In the CEQA "Notice of Preparation" document compiled by the CRA, the plan calls for 1.8m sf of retail/entertainment, 150k sf office, a 400 room hotel and about 1000 dwelling units. The majority of the newly constructed buildings would be built on what are now surface parking lots, and all parking would be concentrated in two large structures at the southwest corner of the site. From the looks of the proposed site plan, the developer is aiming for an LA Live South, complete with "public plazas," restaurants, and an "entertainment district." This will be an ambitious, even dubious, feat. Rios Clementi Hale Studios prepared the initial architectural designs. The developer is Capri Capital Partners of Chicago, who has owned the property since 2006.

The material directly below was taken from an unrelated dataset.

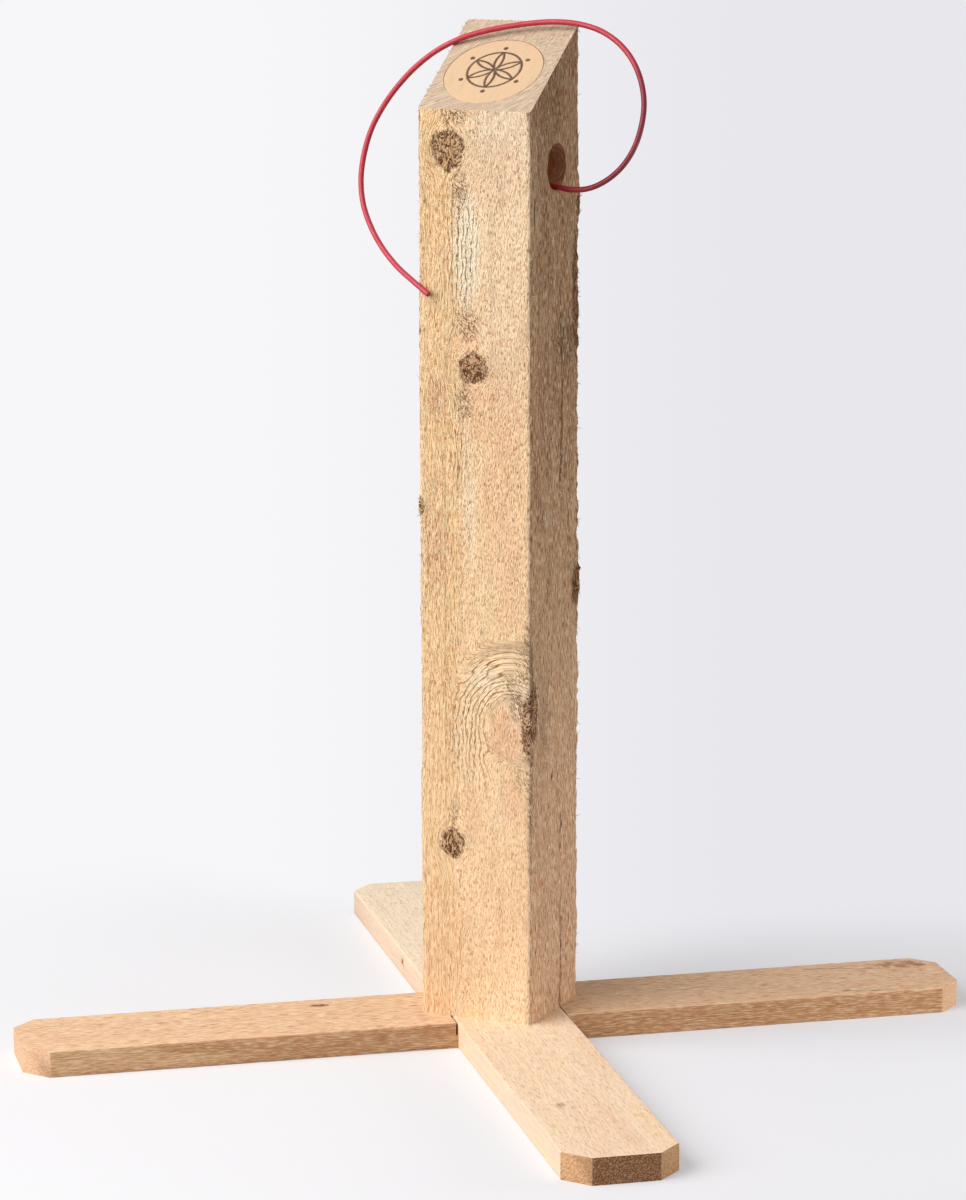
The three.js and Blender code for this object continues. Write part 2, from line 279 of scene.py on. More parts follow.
def smooth(value, low, high):
    """A smooth step from 0 at low to 1 at high, which may lie on either side of low."""
    share = np.clip((value - low) / (high - low), 0, 1)
    return share * share * (3 - 2 * share)


def blend(base, over, share):
    """Arrays of colours blended by an array of shares."""
    return base + (np.asarray(over) - base) * share[:, None]


def line_distance(across, along, corners):
    """Distance in millimetres from each point of a face to a line through the given corners."""
    point = np.stack([across, along], axis=1)
    nearest = np.full(len(across), 1e6)
    for start, end in zip(corners, corners[1:]):
        start, run = np.array(start, float), np.array(end, float) - np.array(start, float)
        share = np.clip((point - start) @ run / (run @ run), 0, 1)
        nearest = np.minimum(nearest, np.linalg.norm(point - start - share[:, None] * run, axis=1))
    return nearest


# ---------------------------------------------------------------- meshes


def new_object(name, mesh):
    """Links a new object that holds the mesh."""
    piece = bpy.data.objects.new(name, mesh)
    bpy.context.scene.collection.objects.link(piece)
    return piece


def mesh_from(name, points, faces):
    """A mesh from points in metres and faces."""
    mesh = bpy.data.meshes.new(name)
    mesh.from_pydata(np.asarray(points).tolist(), [], [list(face) for face in faces])
    mesh.validate()
    return mesh


def points_of(mesh):
    """The mesh's points as an array, in metres."""
    flat = np.zeros(len(mesh.vertices) * 3, np.float32)
    mesh.vertices.foreach_get("co", flat)
    return flat.reshape(-1, 3).astype(float)


def set_points(mesh, points):
    """Puts the points back into the mesh."""
    mesh.vertices.foreach_set("co", np.asarray(points, np.float32).ravel())
    mesh.update()


def store(mesh, name, values, kind="FLOAT_VECTOR", domain="POINT"):
    """Stores values for the points or the face corners under a name that materials can read."""
    attribute = mesh.attributes.new(name, kind, domain)
    field = {"FLOAT": "value", "FLOAT_VECTOR": "vector"}[kind]
    attribute.data.foreach_set(field, np.asarray(values, np.float32).ravel())


def corners_of(mesh):
    """For each face corner: the index of its point, and its face's normal and middle."""
    index = np.zeros(len(mesh.loops), np.int32)
    mesh.loops.foreach_get("vertex_index", index)
    sizes = np.zeros(len(mesh.polygons), np.int32)
    mesh.polygons.foreach_get("loop_total", sizes)
    normals = np.zeros(len(mesh.polygons) * 3, np.float32)
    mesh.polygons.foreach_get("normal", normals)
    middles = np.zeros(len(mesh.polygons) * 3, np.float32)
    mesh.polygons.foreach_get("center", middles)
    spread = [np.repeat(flat.reshape(-1, 3).astype(float), sizes, axis=0)
              for flat in (normals, middles)]
    return index, *spread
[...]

The LA Sentinel reports that support for the mall addition is strong in the local area, likely because it will add investment and jobs to a part of the city that has long lacked both. But projects of this magnitude rarely get off the ground in the current economic climate, and unfortunately this project's location poses a huge hurdle to its financial feasibility. LA Live barely scraped through on its final phases, and that was with lots of public money and a pre-recession groundbreaking. The Grand Avenue project, one of the largest and most exclusive mixed-use proposals out there, is on the back burner and running out of steam. But perhaps Baldwin Hills-Crenshaw Plaza can take advantage of its under-market status. When Macy's moved out of the historic Broadway department store building in the late 1990s, Wal-Mart was quick to fill the void, and remain's the only Wal-Mart in Los Angeles and the only 3-story Wal-Mart. Developers must be careful to improve the center in a lucrative and prestigious way, while preserving the African-American identity and pride of place the mall has come to embrace.